After a flurry of protests and convoys under the yellow vest banner in December, by January, people were being expressly asked to not wear yellow vests at rallies. This first occurred in Saskatchewan at the one in early January, where Premier Scott Moe joined a number of other speakers on the steps of the Legislature in a -30 C wind chill.

It happened again in Moosomin a month later, when Moe was joined by New Brunswick Premier Blaine Higgs and federal Conservative Leader Andrew Scheer at a rally in Moosomin.

Other groups in Alberta also distanced themselves from the yellow vests. Canada Action was involved in both of these prominent Saskatchewan rallies, and they cancelled their planned convoy to Ottawa because they didn’t want to be affiliated with the yellow vests.

The remaining Yellow Vest convoy to Ottawa became the United We Roll Convoy to Ottawa. While those who chose to wear yellow vests were not told to stay home, any talk about the United Nations and migration was definitely at the periphery.

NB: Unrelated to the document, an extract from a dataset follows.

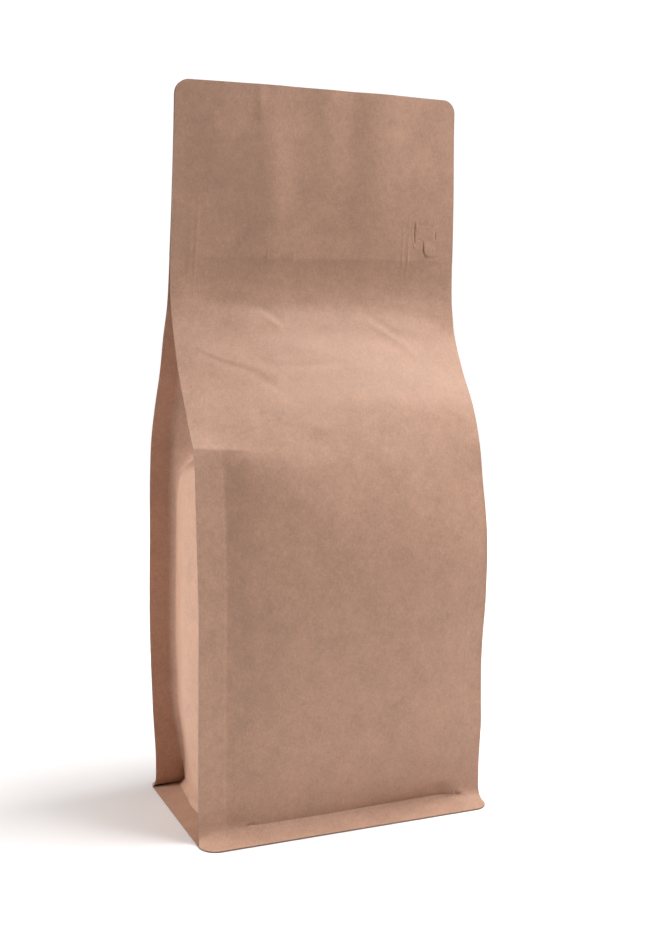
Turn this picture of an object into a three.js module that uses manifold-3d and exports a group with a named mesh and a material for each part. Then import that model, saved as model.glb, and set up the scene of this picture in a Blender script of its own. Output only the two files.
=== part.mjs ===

Now I am catching wind of a third wave of protests – and there is one thing that has been emphasized – NO YELLOW VESTS. There’s no equivocation on this point.

This is not rebranding. These people do not want to be associated at all with any of the negative connotations, specifically regarding immigration, that have been associated with the yellow vests. But they want their voices heard.

Why? For exactly the reason I said in mid-December. They’re not even the same food group. Energy and migration have nothing to do with each other. For those of us in the energy industry, we’re in the fight of our lives. While the United States is setting production records each month and now setting export records, we’ve been so hamstrung by the federal Liberals, we worry if our jobs and businesses can survive.

Many haven’t.

We worry because our only client for our oil may soon not need us much longer. Their production is rising so quickly, they might decide they don’t want, or need, all our oil anymore. And without Energy East, Northern Gateway and Trans Mountain, we have no way of selling out oil to anyone else. That’s what we’re worried about. Our only client has now become our biggest competitor.

When you add the ever-increasing carbon tax on everything, and the phase-out of coal, you know that this government not only does not care about our industry, but is doing all it can to hurt it. And us.

That’s why there will be a third wave of protests, and a fourth, and a fifth. But the yellow vest will fade to the background, as the real issues come to the fore.